* _WHAT NEEDS TO BE DONE_: Among the records that follow, set down only the lines from the one containing "FRONT_PLATE_Y + PLATE_SPACING)" to the one containing "before = set(bpy.data.objects)", both included, exactly.

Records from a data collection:
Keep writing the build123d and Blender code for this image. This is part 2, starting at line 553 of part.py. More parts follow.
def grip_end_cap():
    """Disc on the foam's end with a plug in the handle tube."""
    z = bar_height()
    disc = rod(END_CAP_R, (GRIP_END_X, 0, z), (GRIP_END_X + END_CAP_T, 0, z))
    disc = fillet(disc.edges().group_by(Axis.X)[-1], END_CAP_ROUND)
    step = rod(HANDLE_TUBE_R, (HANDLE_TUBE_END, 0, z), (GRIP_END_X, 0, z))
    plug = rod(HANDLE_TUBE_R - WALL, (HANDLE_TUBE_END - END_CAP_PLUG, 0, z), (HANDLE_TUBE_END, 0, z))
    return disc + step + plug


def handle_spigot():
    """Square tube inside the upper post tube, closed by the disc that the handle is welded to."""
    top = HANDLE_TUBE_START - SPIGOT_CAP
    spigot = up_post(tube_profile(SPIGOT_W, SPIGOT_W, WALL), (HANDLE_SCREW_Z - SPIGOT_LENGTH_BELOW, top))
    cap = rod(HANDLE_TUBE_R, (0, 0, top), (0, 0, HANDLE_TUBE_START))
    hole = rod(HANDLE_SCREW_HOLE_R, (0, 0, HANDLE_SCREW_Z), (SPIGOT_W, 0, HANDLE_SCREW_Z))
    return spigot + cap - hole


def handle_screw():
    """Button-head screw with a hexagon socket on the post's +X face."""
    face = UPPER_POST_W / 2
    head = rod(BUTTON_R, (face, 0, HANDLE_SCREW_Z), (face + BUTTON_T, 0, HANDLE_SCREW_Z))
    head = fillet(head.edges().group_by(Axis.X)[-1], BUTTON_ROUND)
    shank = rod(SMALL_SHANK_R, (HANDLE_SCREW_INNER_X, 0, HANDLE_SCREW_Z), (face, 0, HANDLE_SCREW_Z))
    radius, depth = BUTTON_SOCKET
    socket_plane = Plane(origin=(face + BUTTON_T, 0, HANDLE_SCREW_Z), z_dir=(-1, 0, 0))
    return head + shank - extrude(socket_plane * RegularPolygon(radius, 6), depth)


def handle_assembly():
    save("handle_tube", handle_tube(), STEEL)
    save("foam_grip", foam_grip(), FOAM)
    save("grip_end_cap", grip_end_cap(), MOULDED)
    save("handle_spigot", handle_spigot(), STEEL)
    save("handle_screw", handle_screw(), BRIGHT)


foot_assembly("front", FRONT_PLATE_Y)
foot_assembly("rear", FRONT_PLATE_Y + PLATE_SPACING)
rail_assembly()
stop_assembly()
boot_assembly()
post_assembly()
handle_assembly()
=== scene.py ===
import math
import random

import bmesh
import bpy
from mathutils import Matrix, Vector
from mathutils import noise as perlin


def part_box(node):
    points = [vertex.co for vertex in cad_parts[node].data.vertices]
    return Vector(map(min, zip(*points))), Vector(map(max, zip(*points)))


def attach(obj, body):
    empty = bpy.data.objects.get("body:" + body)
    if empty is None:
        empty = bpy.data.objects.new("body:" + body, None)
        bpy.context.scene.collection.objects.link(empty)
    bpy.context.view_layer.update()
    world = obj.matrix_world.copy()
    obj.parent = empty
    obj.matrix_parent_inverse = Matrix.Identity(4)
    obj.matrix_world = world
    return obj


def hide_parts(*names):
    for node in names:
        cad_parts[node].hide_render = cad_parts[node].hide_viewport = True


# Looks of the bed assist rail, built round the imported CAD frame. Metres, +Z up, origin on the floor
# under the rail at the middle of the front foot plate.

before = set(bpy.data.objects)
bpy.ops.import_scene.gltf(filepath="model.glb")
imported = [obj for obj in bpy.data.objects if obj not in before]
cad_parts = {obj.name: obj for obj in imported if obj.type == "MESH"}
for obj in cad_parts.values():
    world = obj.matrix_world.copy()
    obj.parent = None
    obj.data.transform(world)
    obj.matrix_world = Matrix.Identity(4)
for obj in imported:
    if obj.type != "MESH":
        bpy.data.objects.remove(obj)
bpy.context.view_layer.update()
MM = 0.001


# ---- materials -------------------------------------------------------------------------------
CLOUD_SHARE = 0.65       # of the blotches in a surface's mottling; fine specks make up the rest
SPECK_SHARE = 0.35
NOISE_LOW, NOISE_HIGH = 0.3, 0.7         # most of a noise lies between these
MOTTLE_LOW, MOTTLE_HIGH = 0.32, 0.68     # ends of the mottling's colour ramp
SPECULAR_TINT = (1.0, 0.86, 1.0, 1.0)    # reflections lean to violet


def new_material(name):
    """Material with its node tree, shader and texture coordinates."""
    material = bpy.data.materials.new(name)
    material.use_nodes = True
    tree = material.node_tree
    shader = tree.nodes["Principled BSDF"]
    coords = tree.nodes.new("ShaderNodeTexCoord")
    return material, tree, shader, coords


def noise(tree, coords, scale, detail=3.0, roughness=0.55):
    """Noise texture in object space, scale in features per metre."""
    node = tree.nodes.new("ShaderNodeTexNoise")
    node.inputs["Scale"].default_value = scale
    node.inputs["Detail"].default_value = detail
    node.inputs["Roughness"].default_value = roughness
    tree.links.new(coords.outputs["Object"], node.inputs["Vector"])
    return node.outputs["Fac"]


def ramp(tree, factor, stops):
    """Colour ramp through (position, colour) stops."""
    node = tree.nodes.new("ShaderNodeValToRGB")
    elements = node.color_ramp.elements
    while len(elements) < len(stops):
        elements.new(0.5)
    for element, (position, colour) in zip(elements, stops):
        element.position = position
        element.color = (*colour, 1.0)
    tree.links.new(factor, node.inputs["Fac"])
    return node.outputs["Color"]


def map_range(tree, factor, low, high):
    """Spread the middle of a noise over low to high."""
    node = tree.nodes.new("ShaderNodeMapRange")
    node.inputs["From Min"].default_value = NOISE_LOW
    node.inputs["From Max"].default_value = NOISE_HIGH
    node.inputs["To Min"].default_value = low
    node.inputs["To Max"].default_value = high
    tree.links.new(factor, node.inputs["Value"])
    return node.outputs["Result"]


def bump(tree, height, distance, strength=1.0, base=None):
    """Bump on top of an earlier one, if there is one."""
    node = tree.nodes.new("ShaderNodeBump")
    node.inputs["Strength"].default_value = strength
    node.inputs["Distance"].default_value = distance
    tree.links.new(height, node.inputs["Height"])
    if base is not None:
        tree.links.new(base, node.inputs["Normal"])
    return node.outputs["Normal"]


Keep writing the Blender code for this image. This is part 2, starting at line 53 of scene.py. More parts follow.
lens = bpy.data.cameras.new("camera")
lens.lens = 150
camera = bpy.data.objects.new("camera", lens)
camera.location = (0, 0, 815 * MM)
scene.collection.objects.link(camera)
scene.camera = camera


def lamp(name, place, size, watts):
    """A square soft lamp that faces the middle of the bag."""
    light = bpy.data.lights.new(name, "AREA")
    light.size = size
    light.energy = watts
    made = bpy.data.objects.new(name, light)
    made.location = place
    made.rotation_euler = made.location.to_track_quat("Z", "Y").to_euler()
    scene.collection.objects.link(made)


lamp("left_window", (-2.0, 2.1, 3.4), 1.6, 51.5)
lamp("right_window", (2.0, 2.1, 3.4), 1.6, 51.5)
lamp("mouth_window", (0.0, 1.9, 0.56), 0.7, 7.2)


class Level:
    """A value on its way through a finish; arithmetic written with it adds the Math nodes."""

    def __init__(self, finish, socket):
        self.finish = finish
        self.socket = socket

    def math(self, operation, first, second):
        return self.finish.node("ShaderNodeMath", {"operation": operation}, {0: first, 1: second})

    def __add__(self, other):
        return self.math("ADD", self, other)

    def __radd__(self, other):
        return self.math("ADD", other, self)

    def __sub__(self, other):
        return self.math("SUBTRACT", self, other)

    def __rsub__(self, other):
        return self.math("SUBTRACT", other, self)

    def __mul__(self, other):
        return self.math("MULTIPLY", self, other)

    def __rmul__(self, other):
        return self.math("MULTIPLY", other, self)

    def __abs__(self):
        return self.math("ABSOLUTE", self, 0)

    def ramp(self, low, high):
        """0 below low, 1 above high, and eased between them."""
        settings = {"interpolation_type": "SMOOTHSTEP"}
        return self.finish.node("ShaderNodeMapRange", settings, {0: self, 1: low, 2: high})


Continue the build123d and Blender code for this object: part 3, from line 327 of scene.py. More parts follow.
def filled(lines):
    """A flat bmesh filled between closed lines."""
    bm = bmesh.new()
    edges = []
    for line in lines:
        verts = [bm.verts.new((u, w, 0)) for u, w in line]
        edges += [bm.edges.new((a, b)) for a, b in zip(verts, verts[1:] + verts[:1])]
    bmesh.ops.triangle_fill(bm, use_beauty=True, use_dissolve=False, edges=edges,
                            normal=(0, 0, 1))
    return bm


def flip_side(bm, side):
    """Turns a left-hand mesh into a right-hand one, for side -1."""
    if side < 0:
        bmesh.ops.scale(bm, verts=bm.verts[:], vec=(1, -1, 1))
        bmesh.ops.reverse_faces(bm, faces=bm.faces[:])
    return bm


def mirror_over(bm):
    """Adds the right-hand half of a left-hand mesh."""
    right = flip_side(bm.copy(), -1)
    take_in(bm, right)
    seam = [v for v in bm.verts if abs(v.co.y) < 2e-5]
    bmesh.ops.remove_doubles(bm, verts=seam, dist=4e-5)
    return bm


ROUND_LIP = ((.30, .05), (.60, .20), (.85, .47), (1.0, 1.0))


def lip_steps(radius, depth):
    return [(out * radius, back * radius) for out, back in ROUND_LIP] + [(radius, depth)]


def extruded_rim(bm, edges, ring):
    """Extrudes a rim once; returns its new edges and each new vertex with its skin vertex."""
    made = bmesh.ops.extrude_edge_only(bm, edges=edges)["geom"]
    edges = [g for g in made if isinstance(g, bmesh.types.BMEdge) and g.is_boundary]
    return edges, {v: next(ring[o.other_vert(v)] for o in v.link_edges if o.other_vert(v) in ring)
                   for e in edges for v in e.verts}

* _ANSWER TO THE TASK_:
foot_assembly("rear", FRONT_PLATE_Y + PLATE_SPACING)
rail_assembly()
stop_assembly()
boot_assembly()
post_assembly()
handle_assembly()
=== scene.py ===
import math
import random

import bmesh
import bpy
from mathutils import Matrix, Vector
from mathutils import noise as perlin


def part_box(node):
    points = [vertex.co for vertex in cad_parts[node].data.vertices]
    return Vector(map(min, zip(*points))), Vector(map(max, zip(*points)))


def attach(obj, body):
    empty = bpy.data.objects.get("body:" + body)
    if empty is None:
        empty = bpy.data.objects.new("body:" + body, None)
        bpy.context.scene.collection.objects.link(empty)
    bpy.context.view_layer.update()
    world = obj.matrix_world.copy()
    obj.parent = empty
    obj.matrix_parent_inverse = Matrix.Identity(4)
    obj.matrix_world = world
    return obj


def hide_parts(*names):
    for node in names:
        cad_parts[node].hide_render = cad_parts[node].hide_viewport = True


# Looks of the bed assist rail, built round the imported CAD frame. Metres, +Z up, origin on the floor
# under the rail at the middle of the front foot plate.

before = set(bpy.data.objects)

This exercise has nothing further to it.